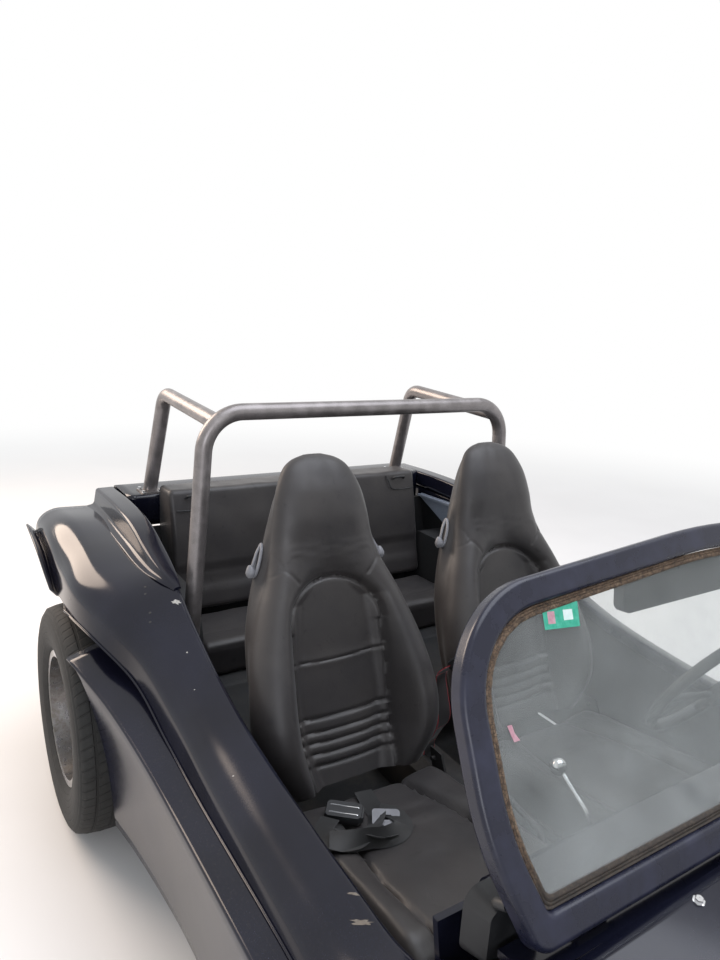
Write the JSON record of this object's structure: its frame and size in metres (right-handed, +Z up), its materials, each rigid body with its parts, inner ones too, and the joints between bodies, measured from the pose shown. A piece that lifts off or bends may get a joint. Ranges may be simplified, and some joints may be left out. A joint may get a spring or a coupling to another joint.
{
  "type": "dune buggy",
  "caption": "Open dune buggy with a moulded plastic body, roll cage, raked windscreen, leather bucket seats, rear bench and an open rear engine",
  "frame": {"origin": "on the ground midway between the axles, on the centre plane", "axes": "+X forward, +Y to the car's left, +Z up"},
  "size_m": [3.76, 1.838, 1.331],
  "materials": {
    "body_gelcoat": "gloss",
    "tub_black": "satin",
    "cage_paint": "satin",
    "frame_paint": "satin",
    "seal_rubber": "matte",
    "screen_glass": "gloss",
    "mirror_plastic": "satin",
    "seat_leather": "satin",
    "black_steel": "satin",
    "tyre_rubber": "matte",
    "rim_alloy": "satin",
    "engine_alloy": "satin",
    "chrome_trim": "gloss",
    "lamp_glass": "gloss",
    "lamp_red": "gloss",
    "plate_white": "satin"
  },
  "bodies": {
    "chassis": {"body_sides": "body_gelcoat", "side_pods": "body_gelcoat", "rear_deck": "body_gelcoat", "bonnet": "body_gelcoat", "nose_panel": "body_gelcoat", "cockpit_tub": "tub_black", "dashboard": "tub_black", "screen_frame": "frame_paint", "screen_seal": "seal_rubber", "screen_glass": "screen_glass", "interior_mirror": "mirror_plastic", "wing_mirrors": "mirror_plastic", "roll_cage": "cage_paint", "seat_cushions": "seat_leather", "seat_frames": "black_steel", "bench_cushions": "seat_leather", "bench_backs": "seat_leather", "steering_column": "black_steel", "pedals": "black_steel", "gear_lever": "chrome_trim", "handbrake": "black_steel", "front_beam": "black_steel", "rear_axle": "black_steel", "gearbox": "engine_alloy", "engine": "engine_alloy", "fan_shroud": "black_steel", "exhaust": "black_steel", "front_bumper": "cage_paint", "rear_bumper": "cage_paint", "plate_bracket": "plate_white", "headlamp_shells": "body_gelcoat", "headlamp_lenses": "lamp_glass", "tail_lamps": "lamp_red"},
    "seat_back_left": {"seat_back_left": "seat_leather"},
    "seat_back_right": {"seat_back_right": "seat_leather"},
    "steering": {"steering_wheel": "black_steel"},
    "knuckle_left": {"knuckle_left": "black_steel"},
    "knuckle_right": {"knuckle_right": "black_steel"},
    "wheel_front_left": {"rim_front_left": "rim_alloy", "tyre_front_left": "tyre_rubber"},
    "wheel_front_right": {"rim_front_right": "rim_alloy", "tyre_front_right": "tyre_rubber"},
    "wheel_rear_left": {"rim_rear_left": "rim_alloy", "tyre_rear_left": "tyre_rubber"},
    "wheel_rear_right": {"rim_rear_right": "rim_alloy", "tyre_rear_right": "tyre_rubber"}
  },
  "joints": [
    {"name": "steering_wheel_turn", "type": "hinge", "parent": "chassis", "child": "steering", "pos_m": [0.07, 0.325, 0.8], "axis": [-0.8829, 0, 0.4695], "range_deg": [-420, 420]},
    {"name": "steer_left", "type": "hinge", "parent": "chassis", "child": "knuckle_left", "pos_m": [1.2, 0.596, 0.322], "axis": [0, 0, 1], "range_deg": [-30, 30]},
    {"name": "spin_front_left", "type": "hinge", "parent": "knuckle_left", "child": "wheel_front_left", "pos_m": [1.2, 0.742, 0.322], "axis": [0, 1, 0], "continuous": true},
    {"name": "spin_rear_left", "type": "hinge", "parent": "chassis", "child": "wheel_rear_left", "pos_m": [-1.2, 0.803, 0.345], "axis": [0, 1, 0], "continuous": true},
    {"name": "tip_seat_left", "type": "hinge", "parent": "chassis", "child": "seat_back_left", "pos_m": [-0.42, 0.31, 0.425], "axis": [0, 1, 0], "range_deg": [0, 40]},
    {"name": "steer_right", "type": "hinge", "parent": "chassis", "child": "knuckle_right", "pos_m": [1.2, -0.596, 0.322], "axis": [0, 0, 1], "range_deg": [-30, 30]},
    {"name": "spin_front_right", "type": "hinge", "parent": "knuckle_right", "child": "wheel_front_right", "pos_m": [1.2, -0.742, 0.322], "axis": [0, 1, 0], "continuous": true},
    {"name": "spin_rear_right", "type": "hinge", "parent": "chassis", "child": "wheel_rear_right", "pos_m": [-1.2, -0.803, 0.345], "axis": [0, 1, 0], "continuous": true},
    {"name": "tip_seat_right", "type": "hinge", "parent": "chassis", "child": "seat_back_right", "pos_m": [-0.42, -0.31, 0.425], "axis": [0, 1, 0], "range_deg": [0, 40]}
  ],
  "couplings": [
    {"joint": "steer_left", "follows": "steering_wheel_turn", "ratio": 0.0714},
    {"joint": "steer_right", "follows": "steering_wheel_turn", "ratio": 0.0714}
  ]
}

· · · · · · ·

• _TASK BRIEF_
Give the complete listing a second time, exactly as it reads.

• _EXERCISE RESULT_
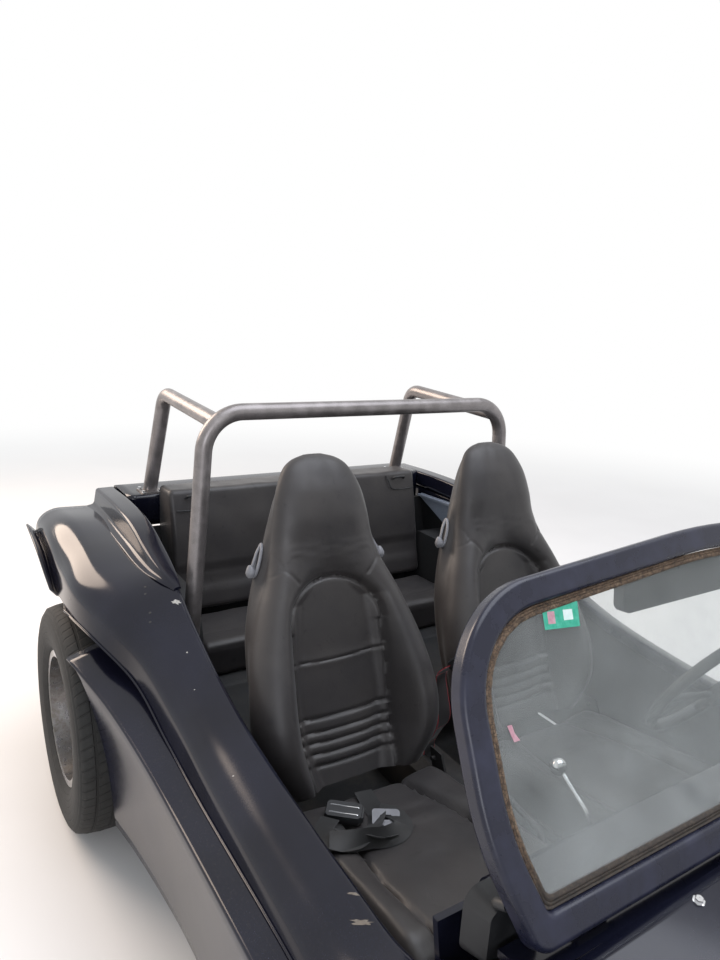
Write the JSON record of this object's structure: its frame and size in metres (right-handed, +Z up), its materials, each rigid body with its parts, inner ones too, and the joints between bodies, measured from the pose shown. A piece that lifts off or bends may get a joint. Ranges may be simplified, and some joints may be left out. A joint may get a spring or a coupling to another joint.
{
  "type": "dune buggy",
  "caption": "Open dune buggy with a moulded plastic body, roll cage, raked windscreen, leather bucket seats, rear bench and an open rear engine",
  "frame": {"origin": "on the ground midway between the axles, on the centre plane", "axes": "+X forward, +Y to the car's left, +Z up"},
  "size_m": [3.76, 1.838, 1.331],
  "materials": {
    "body_gelcoat": "gloss",
    "tub_black": "satin",
    "cage_paint": "satin",
    "frame_paint": "satin",
    "seal_rubber": "matte",
    "screen_glass": "gloss",
    "mirror_plastic": "satin",
    "seat_leather": "satin",
    "black_steel": "satin",
    "tyre_rubber": "matte",
    "rim_alloy": "satin",
    "engine_alloy": "satin",
    "chrome_trim": "gloss",
    "lamp_glass": "gloss",
    "lamp_red": "gloss",
    "plate_white": "satin"
  },
  "bodies": {
    "chassis": {"body_sides": "body_gelcoat", "side_pods": "body_gelcoat", "rear_deck": "body_gelcoat", "bonnet": "body_gelcoat", "nose_panel": "body_gelcoat", "cockpit_tub": "tub_black", "dashboard": "tub_black", "screen_frame": "frame_paint", "screen_seal": "seal_rubber", "screen_glass": "screen_glass", "interior_mirror": "mirror_plastic", "wing_mirrors": "mirror_plastic", "roll_cage": "cage_paint", "seat_cushions": "seat_leather", "seat_frames": "black_steel", "bench_cushions": "seat_leather", "bench_backs": "seat_leather", "steering_column": "black_steel", "pedals": "black_steel", "gear_lever": "chrome_trim", "handbrake": "black_steel", "front_beam": "black_steel", "rear_axle": "black_steel", "gearbox": "engine_alloy", "engine": "engine_alloy", "fan_shroud": "black_steel", "exhaust": "black_steel", "front_bumper": "cage_paint", "rear_bumper": "cage_paint", "plate_bracket": "plate_white", "headlamp_shells": "body_gelcoat", "headlamp_lenses": "lamp_glass", "tail_lamps": "lamp_red"},
    "seat_back_left": {"seat_back_left": "seat_leather"},
    "seat_back_right": {"seat_back_right": "seat_leather"},
    "steering": {"steering_wheel": "black_steel"},
    "knuckle_left": {"knuckle_left": "black_steel"},
    "knuckle_right": {"knuckle_right": "black_steel"},
    "wheel_front_left": {"rim_front_left": "rim_alloy", "tyre_front_left": "tyre_rubber"},
    "wheel_front_right": {"rim_front_right": "rim_alloy", "tyre_front_right": "tyre_rubber"},
    "wheel_rear_left": {"rim_rear_left": "rim_alloy", "tyre_rear_left": "tyre_rubber"},
    "wheel_rear_right": {"rim_rear_right": "rim_alloy", "tyre_rear_right": "tyre_rubber"}
  },
  "joints": [
    {"name": "steering_wheel_turn", "type": "hinge", "parent": "chassis", "child": "steering", "pos_m": [0.07, 0.325, 0.8], "axis": [-0.8829, 0, 0.4695], "range_deg": [-420, 420]},
    {"name": "steer_left", "type": "hinge", "parent": "chassis", "child": "knuckle_left", "pos_m": [1.2, 0.596, 0.322], "axis": [0, 0, 1], "range_deg": [-30, 30]},
    {"name": "spin_front_left", "type": "hinge", "parent": "knuckle_left", "child": "wheel_front_left", "pos_m": [1.2, 0.742, 0.322], "axis": [0, 1, 0], "continuous": true},
    {"name": "spin_rear_left", "type": "hinge", "parent": "chassis", "child": "wheel_rear_left", "pos_m": [-1.2, 0.803, 0.345], "axis": [0, 1, 0], "continuous": true},
    {"name": "tip_seat_left", "type": "hinge", "parent": "chassis", "child": "seat_back_left", "pos_m": [-0.42, 0.31, 0.425], "axis": [0, 1, 0], "range_deg": [0, 40]},
    {"name": "steer_right", "type": "hinge", "parent": "chassis", "child": "knuckle_right", "pos_m": [1.2, -0.596, 0.322], "axis": [0, 0, 1], "range_deg": [-30, 30]},
    {"name": "spin_front_right", "type": "hinge", "parent": "knuckle_right", "child": "wheel_front_right", "pos_m": [1.2, -0.742, 0.322], "axis": [0, 1, 0], "continuous": true},
    {"name": "spin_rear_right", "type": "hinge", "parent": "chassis", "child": "wheel_rear_right", "pos_m": [-1.2, -0.803, 0.345], "axis": [0, 1, 0], "continuous": true},
    {"name": "tip_seat_right", "type": "hinge", "parent": "chassis", "child": "seat_back_right", "pos_m": [-0.42, -0.31, 0.425], "axis": [0, 1, 0], "range_deg": [0, 40]}
  ],
  "couplings": [
    {"joint": "steer_left", "follows": "steering_wheel_turn", "ratio": 0.0714},
    {"joint": "steer_right", "follows": "steering_wheel_turn", "ratio": 0.0714}
  ]
}